Mr. Foster's concern that accepting Defendants' justification would mean that "videotaped deposition costs would become automatic" is misplaced. Reply at 6 [Doc. # 118]. One of the cases he cites illustrates the distinction between permissible and impermissible costs in this context. See James River Ins. Co. v. Rapid Funding, LLC, No. 07-CV-01146-CMA-BNB, 2010 WL 965523, at *9 (D. Colo. Mar. 16, 2010), rev'd and remanded on other grounds, 658 F.3d 1207 (10th Cir. 2011). In James River, the district court denied the prevailing party, Rapid Funding, LLC, costs for the video depositions of "Rapid Funding witnesses, " including Rapid Funding's owner, where the only justification Rapid Funding offered for videotaping those depositions was "to prepare the witnesses" for trial. Id. The court noted that Rapid Funding failed to explain why written transcripts were inadequate for this purpose and therefore concluded that the videotapes were "merely for the convenience of counsel." Id. But the court allowed videotaping (and transcription) costs for other depositions, including of the opposing party's employees, where Rapid Funding argued that it intended to use the videotapes to impeach the witnesses if they testified live at trial. Id. The court noted that "impeachment is a reasonable litigation strategy and cannot be considered simply for counsel's convenience." Id. As this case recognizes, videotaping costs incurred solely for the convenience of counsel are not taxable. But those reasonably incurred to "prepare for all contingencies which may arise during the course of litigation"-even if not "strictly essential"-may be taxable. Williams, 558 F.3d at 1148 (internal quotations and citation omitted). Accordingly, I will not second-guess Defendants' decision to videotape the depositions in question, which was reasonable in light of the possibility that they would need to impeach the witnesses at trial. I therefore conclude that the videotaped depositions were reasonably necessary and that the Clerk did not err in taxing costs associated with them.

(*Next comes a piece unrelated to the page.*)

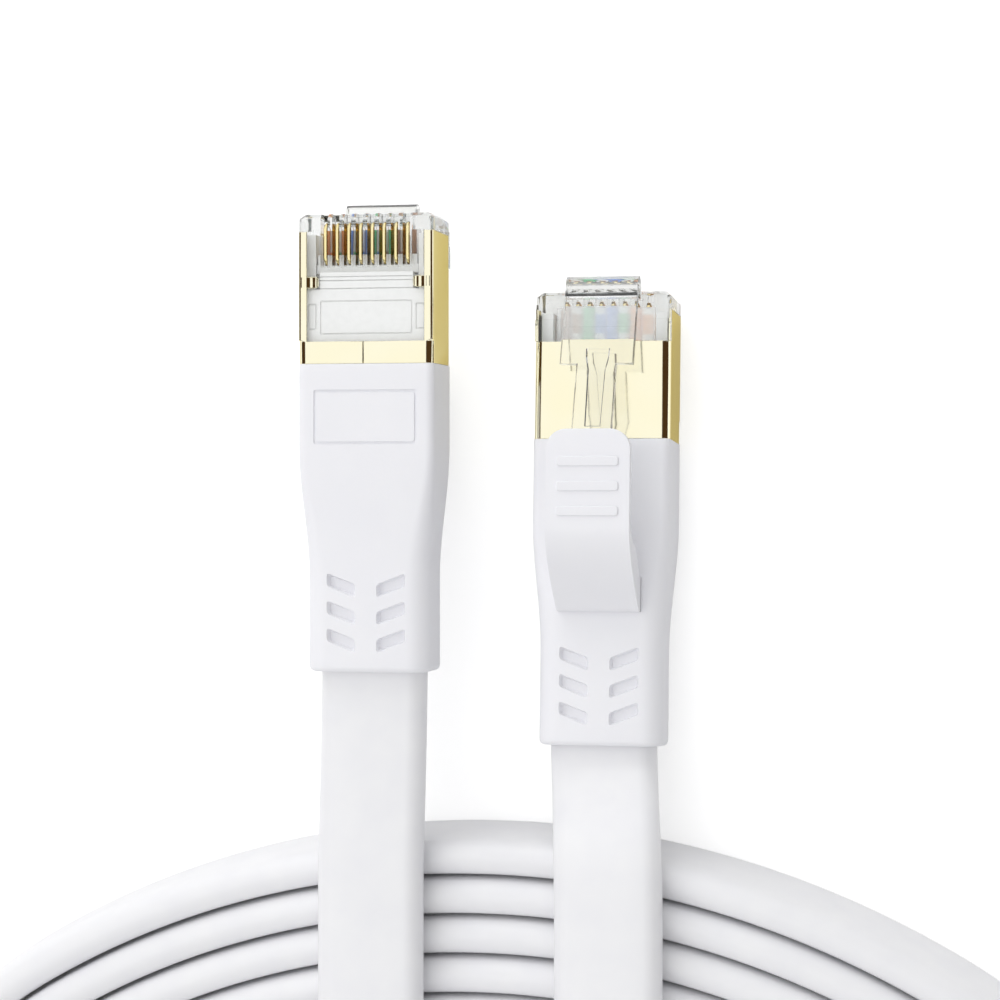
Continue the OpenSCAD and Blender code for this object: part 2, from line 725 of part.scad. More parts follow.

I must still determine, however, whether the videographer's $347.40 in charges for "mileage, " "drive time, " and a "DVD conversion" are taxable. As noted, costs "associated with" videotaping a deposition may be taxable. Tilton, 115 F.3d at 1477. The mileage and drive time fees are in the nature of so-called appearance fees charged by court reporters, which courts routinely allow. See MCC Mgmt. of Naples, Inc. v. Int'l Bancshares Corp., No. CIV-06-1345-M, 2010 WL 3522375, at *2 (W.D. Okla. Sept. 8, 2010) (allowing "court reporter's attendance fees"), aff'd, 468 F.Appx. 816 (10th Cir. 2012); Anderson v. Van Pelt, No. 09-CV-00704-CMA-KMT, 2013 WL 856508, at *7 (D. Colo. Mar. 7, 2013) (allowing appearance fees); see also, e.g., Oyarzo v. Tuolumne Fire Dist., No. 1:11-cv-01271-SAB, 2014 WL 1757217 (E.D. Cal. Apr. 30, 2014) (allowing "attendance and mileage fees" because they "are associated with the court reporter's fees and are therefore necessarily incurred to obtain the transcripts"). As Defendants note, they "could not have taken [the] video depositions without paying the [videographer] to attend." Resp. at 7 [Doc. # 117]. Indeed, Mr. Foster has not objected to the appearance fees of the stenographic court reporters who appeared at the depositions in question. See Exs. F & I to Proposed Bill of Costs [Docs. # 105-7, 105-10]. Therefore, I conclude that the mileage and drive time fees are costs associated with videotaping the depositions and are taxable.

The same is not true of the $50.00 DVD conversion fee. Defendants state that this fee was for "conversion of Dr. Gebhard's video deposition into a DVD" and that "Defendants should not be penalized simply because the court reporter itemized this step, which was necessary to creating a usable video deposition." Resp. at 6 n.3 [Doc. # 117]. But Defendants have not explained why conversion from the original format to a DVD was necessary for the video deposition to be usable. Nor have they explained why no such fee was charged for the other three depositions, which were apparently recorded by the same videographer. Compare Ex. G to Proposed Bill of Costs [Doc. # 105-8], to Ex. H to id. [Doc. # 105-9]. Without such information, I can only conclude that the fee was incurred primarily for the convenience of counsel and, accordingly, is not taxable. See Williams, 558 F.3d at 1147. Cf. Burton v. R.J. Reynolds Tobacco Co., 395 F.Supp.2d 1065, 1080 (D. Kan. 2005) (disallowing court reporter's charges for "ASCII disks" because they are "for the convenience of counsel"). Therefore, the Clerk's taxation of costs will be reduced by $50.00.

IV. Conclusion

Therefore, it is ORDERED that Mr. Foster's Motion to Review Clerk's Taxation of Costs [Doc. # 113] is GRANTED IN PART AND DENIED IN PART. The Clerk shall tax costs in the amount of $9, 797.83, rather than $9, 847.83.